── DATASET CONTENT

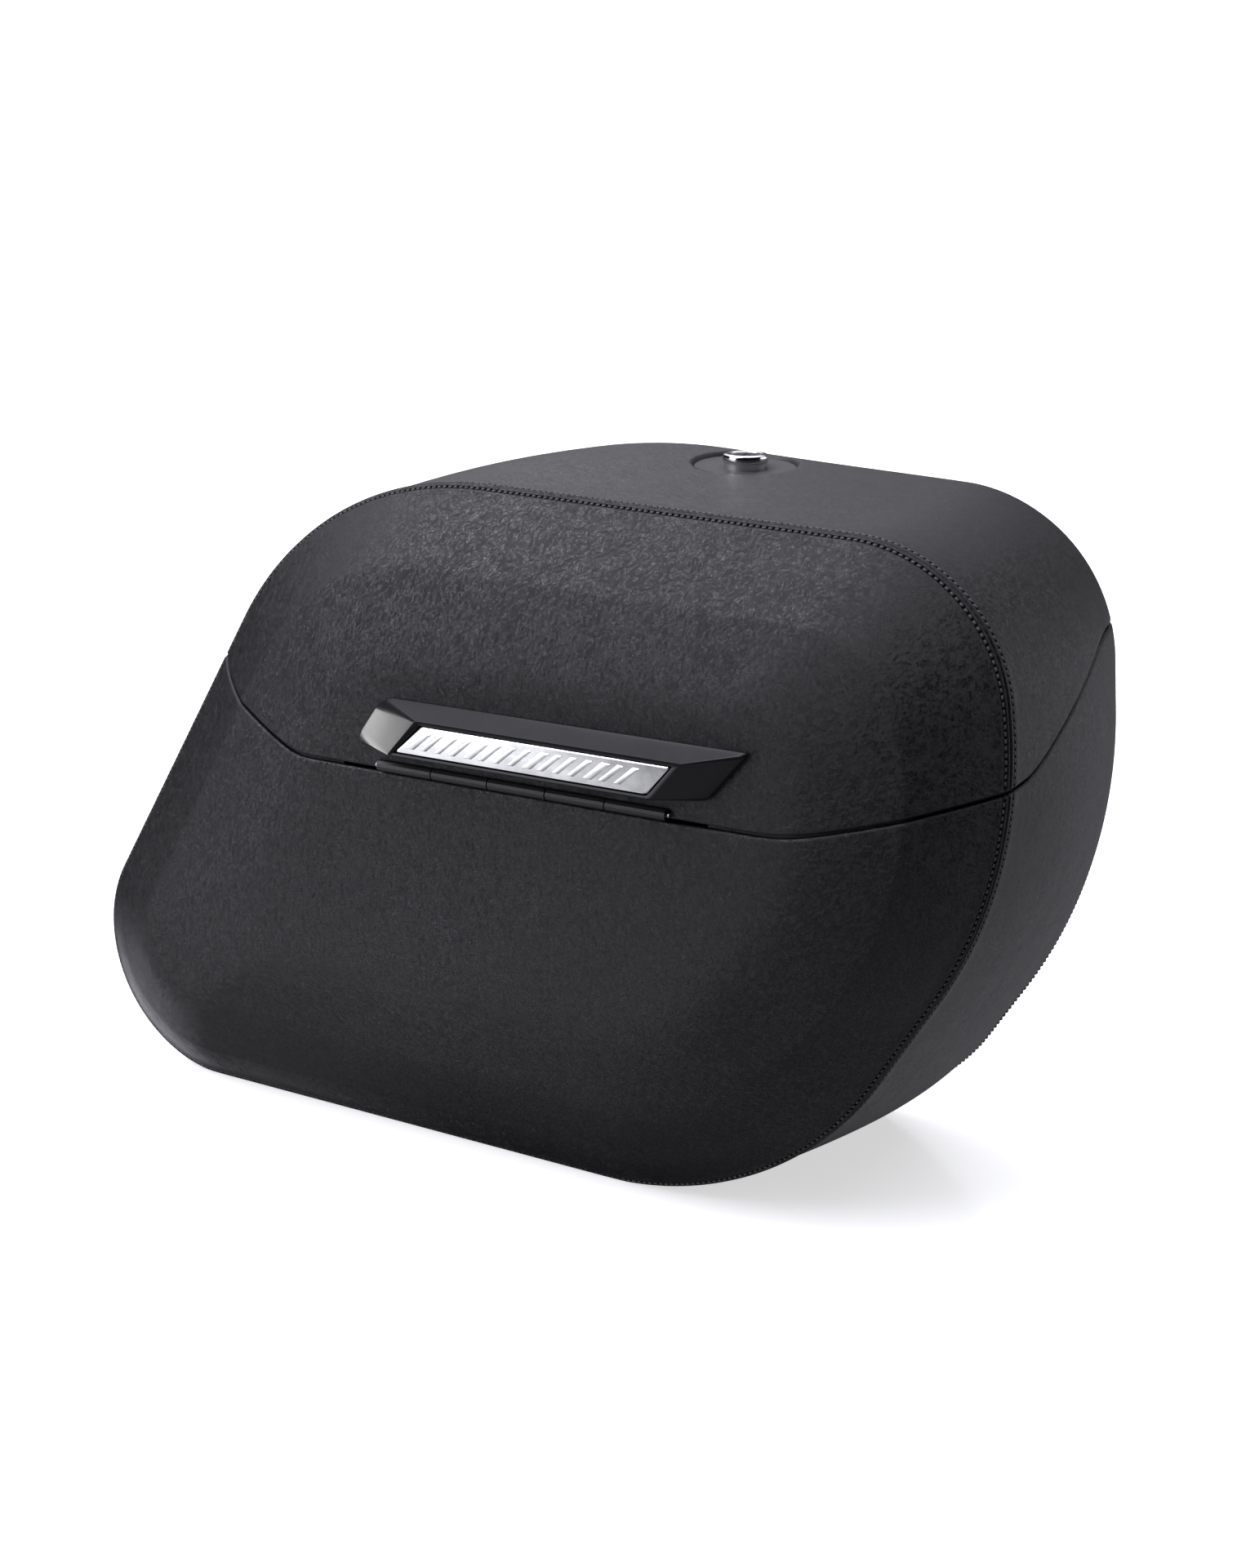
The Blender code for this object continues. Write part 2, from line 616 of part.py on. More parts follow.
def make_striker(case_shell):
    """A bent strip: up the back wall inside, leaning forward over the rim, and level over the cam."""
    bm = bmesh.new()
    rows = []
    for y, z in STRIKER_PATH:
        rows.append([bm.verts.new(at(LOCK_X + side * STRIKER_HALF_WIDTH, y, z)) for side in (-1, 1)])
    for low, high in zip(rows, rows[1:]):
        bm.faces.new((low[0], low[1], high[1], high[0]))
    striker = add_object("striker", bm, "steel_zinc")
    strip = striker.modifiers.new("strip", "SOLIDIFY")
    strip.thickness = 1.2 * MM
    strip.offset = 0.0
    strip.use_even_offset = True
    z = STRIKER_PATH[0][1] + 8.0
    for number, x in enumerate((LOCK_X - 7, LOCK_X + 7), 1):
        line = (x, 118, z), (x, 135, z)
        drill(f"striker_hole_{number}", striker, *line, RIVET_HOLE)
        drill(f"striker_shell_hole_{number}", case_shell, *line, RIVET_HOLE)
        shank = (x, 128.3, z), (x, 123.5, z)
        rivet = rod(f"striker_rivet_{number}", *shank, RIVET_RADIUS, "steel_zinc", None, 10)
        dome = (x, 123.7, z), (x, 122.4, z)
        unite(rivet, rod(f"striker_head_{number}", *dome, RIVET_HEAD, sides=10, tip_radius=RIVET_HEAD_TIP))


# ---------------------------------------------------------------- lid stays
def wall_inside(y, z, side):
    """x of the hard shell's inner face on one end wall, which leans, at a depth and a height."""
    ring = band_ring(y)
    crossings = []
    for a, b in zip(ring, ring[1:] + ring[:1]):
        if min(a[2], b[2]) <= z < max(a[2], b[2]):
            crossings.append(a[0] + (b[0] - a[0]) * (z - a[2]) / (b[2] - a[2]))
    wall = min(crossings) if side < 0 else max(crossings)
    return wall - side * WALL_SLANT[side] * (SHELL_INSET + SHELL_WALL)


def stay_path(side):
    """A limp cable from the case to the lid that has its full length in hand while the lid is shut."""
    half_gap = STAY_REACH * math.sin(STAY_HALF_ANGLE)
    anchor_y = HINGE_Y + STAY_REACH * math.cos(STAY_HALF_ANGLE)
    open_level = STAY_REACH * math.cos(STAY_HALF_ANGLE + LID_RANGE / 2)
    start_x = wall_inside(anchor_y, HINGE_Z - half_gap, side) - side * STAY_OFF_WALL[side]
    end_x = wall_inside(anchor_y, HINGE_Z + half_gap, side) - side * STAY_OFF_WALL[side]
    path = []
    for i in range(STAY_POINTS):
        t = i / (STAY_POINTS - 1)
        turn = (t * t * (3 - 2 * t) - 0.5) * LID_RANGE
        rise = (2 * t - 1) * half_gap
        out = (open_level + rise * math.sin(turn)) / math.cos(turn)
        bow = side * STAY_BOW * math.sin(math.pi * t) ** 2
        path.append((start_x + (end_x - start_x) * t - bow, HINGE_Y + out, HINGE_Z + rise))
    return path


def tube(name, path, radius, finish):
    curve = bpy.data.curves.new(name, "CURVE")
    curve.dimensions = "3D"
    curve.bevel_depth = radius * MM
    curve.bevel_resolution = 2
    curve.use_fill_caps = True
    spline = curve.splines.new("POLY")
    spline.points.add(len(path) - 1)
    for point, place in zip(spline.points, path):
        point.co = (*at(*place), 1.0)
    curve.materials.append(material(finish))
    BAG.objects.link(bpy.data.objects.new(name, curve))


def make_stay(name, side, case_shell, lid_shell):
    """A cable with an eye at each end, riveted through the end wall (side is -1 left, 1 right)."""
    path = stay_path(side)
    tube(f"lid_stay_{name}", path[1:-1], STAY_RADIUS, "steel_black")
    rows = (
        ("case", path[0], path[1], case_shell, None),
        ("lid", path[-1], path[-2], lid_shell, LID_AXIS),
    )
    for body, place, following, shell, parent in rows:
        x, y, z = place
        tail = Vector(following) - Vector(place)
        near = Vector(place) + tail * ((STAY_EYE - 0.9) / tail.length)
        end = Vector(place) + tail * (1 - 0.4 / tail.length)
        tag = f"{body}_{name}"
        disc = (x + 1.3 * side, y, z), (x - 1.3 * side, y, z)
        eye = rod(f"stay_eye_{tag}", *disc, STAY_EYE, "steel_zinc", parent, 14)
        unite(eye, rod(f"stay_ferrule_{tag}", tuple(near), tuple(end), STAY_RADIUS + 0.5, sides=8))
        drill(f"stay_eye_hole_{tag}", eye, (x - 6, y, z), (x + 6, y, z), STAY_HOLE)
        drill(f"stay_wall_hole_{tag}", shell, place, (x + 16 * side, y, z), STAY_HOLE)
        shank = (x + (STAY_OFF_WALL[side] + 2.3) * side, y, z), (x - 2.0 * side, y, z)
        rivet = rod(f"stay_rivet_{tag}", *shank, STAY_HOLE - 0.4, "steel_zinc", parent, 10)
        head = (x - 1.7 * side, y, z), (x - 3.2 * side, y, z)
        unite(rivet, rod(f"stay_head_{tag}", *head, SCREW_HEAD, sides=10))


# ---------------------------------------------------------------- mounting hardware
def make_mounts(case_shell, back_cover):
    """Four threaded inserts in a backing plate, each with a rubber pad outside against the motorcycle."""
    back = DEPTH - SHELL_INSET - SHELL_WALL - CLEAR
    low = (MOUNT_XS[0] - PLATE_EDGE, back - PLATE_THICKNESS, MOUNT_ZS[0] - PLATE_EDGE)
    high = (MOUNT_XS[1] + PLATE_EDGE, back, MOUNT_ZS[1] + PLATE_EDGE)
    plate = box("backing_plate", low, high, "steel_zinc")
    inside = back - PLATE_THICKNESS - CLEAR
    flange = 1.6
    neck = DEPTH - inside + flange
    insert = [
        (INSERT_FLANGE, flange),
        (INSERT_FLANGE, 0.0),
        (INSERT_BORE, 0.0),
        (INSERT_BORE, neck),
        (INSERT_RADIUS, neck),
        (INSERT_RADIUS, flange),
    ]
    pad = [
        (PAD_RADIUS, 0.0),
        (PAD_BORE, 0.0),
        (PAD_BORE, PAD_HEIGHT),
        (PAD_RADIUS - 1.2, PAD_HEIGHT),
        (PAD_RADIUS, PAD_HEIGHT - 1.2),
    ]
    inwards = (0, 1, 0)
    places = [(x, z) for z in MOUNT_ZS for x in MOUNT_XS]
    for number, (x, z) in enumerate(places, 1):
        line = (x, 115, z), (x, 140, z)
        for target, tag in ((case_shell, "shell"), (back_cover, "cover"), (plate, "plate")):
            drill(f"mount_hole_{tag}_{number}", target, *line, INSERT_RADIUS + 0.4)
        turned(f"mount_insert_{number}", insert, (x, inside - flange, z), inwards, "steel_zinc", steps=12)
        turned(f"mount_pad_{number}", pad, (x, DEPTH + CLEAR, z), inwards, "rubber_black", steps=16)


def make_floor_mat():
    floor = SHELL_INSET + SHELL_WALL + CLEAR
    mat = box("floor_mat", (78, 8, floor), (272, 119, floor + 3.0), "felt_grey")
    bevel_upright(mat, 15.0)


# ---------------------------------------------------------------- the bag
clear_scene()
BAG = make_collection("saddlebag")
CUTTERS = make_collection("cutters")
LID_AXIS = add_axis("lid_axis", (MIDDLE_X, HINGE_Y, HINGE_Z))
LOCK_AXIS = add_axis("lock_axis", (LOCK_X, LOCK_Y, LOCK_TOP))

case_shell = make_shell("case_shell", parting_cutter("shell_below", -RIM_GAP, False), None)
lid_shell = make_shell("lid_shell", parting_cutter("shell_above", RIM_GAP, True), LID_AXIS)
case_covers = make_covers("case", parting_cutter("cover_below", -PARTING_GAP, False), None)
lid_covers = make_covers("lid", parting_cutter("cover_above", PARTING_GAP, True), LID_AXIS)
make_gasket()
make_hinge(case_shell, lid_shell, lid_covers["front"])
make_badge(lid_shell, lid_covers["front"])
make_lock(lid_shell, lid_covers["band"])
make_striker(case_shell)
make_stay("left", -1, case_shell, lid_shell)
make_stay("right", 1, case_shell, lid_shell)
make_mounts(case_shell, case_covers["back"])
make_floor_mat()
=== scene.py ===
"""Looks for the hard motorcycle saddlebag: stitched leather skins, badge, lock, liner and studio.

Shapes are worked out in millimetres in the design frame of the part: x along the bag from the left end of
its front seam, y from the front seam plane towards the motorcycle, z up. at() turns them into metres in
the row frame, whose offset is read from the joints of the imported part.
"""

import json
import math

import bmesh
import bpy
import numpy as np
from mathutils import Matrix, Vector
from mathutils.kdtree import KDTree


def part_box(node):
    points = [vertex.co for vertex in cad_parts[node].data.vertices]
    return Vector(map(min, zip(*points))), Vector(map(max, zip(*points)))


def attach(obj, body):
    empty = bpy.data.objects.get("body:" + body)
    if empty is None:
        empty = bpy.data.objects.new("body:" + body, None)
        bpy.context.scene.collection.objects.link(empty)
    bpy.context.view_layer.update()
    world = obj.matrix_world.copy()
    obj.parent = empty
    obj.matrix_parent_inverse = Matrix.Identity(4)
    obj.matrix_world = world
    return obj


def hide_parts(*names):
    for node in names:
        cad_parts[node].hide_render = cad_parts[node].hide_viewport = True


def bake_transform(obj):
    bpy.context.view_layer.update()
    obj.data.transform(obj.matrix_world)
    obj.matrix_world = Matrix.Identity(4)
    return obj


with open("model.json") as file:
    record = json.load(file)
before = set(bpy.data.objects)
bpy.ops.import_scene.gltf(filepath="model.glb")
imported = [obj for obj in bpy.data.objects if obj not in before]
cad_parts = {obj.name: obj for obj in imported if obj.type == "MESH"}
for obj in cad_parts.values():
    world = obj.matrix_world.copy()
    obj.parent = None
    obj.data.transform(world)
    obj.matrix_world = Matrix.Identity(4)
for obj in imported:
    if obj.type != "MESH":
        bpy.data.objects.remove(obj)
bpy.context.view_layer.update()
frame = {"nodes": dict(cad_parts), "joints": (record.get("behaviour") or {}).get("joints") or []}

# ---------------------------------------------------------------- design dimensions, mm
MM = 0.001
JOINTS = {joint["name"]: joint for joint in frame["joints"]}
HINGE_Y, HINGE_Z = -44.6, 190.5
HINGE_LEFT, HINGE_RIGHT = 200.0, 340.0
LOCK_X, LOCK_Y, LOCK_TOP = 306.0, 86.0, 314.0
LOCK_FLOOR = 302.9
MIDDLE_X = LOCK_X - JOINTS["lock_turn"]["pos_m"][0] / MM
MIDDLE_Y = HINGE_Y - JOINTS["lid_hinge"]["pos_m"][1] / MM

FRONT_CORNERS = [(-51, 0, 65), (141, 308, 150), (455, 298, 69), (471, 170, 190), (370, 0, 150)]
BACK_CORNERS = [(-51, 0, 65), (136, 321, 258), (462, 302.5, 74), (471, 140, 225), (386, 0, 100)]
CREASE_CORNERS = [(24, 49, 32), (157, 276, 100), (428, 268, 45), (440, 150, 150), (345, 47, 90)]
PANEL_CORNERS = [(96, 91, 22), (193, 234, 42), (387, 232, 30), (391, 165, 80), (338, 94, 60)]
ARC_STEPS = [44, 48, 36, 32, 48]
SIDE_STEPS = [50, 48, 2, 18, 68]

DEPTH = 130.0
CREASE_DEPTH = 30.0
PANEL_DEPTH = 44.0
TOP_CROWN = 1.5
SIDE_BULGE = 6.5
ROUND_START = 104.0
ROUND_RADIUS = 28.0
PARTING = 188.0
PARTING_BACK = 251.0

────

WHAT THE TASK ASKS. Only the lines from the one containing "-RIM_GAP, False), None)" to the one containing "if empty is" are to be printed, both ends included, exactly as written.

OUTPUT OF THE TASK.
case_shell = make_shell("case_shell", parting_cutter("shell_below", -RIM_GAP, False), None)
lid_shell = make_shell("lid_shell", parting_cutter("shell_above", RIM_GAP, True), LID_AXIS)
case_covers = make_covers("case", parting_cutter("cover_below", -PARTING_GAP, False), None)
lid_covers = make_covers("lid", parting_cutter("cover_above", PARTING_GAP, True), LID_AXIS)
make_gasket()
make_hinge(case_shell, lid_shell, lid_covers["front"])
make_badge(lid_shell, lid_covers["front"])
make_lock(lid_shell, lid_covers["band"])
make_striker(case_shell)
make_stay("left", -1, case_shell, lid_shell)
make_stay("right", 1, case_shell, lid_shell)
make_mounts(case_shell, case_covers["back"])
make_floor_mat()
=== scene.py ===
"""Looks for the hard motorcycle saddlebag: stitched leather skins, badge, lock, liner and studio.

Shapes are worked out in millimetres in the design frame of the part: x along the bag from the left end of
its front seam, y from the front seam plane towards the motorcycle, z up. at() turns them into metres in
the row frame, whose offset is read from the joints of the imported part.
"""

import json
import math

import bmesh
import bpy
import numpy as np
from mathutils import Matrix, Vector
from mathutils.kdtree import KDTree


def part_box(node):
    points = [vertex.co for vertex in cad_parts[node].data.vertices]
    return Vector(map(min, zip(*points))), Vector(map(max, zip(*points)))


def attach(obj, body):
    empty = bpy.data.objects.get("body:" + body)
    if empty is None:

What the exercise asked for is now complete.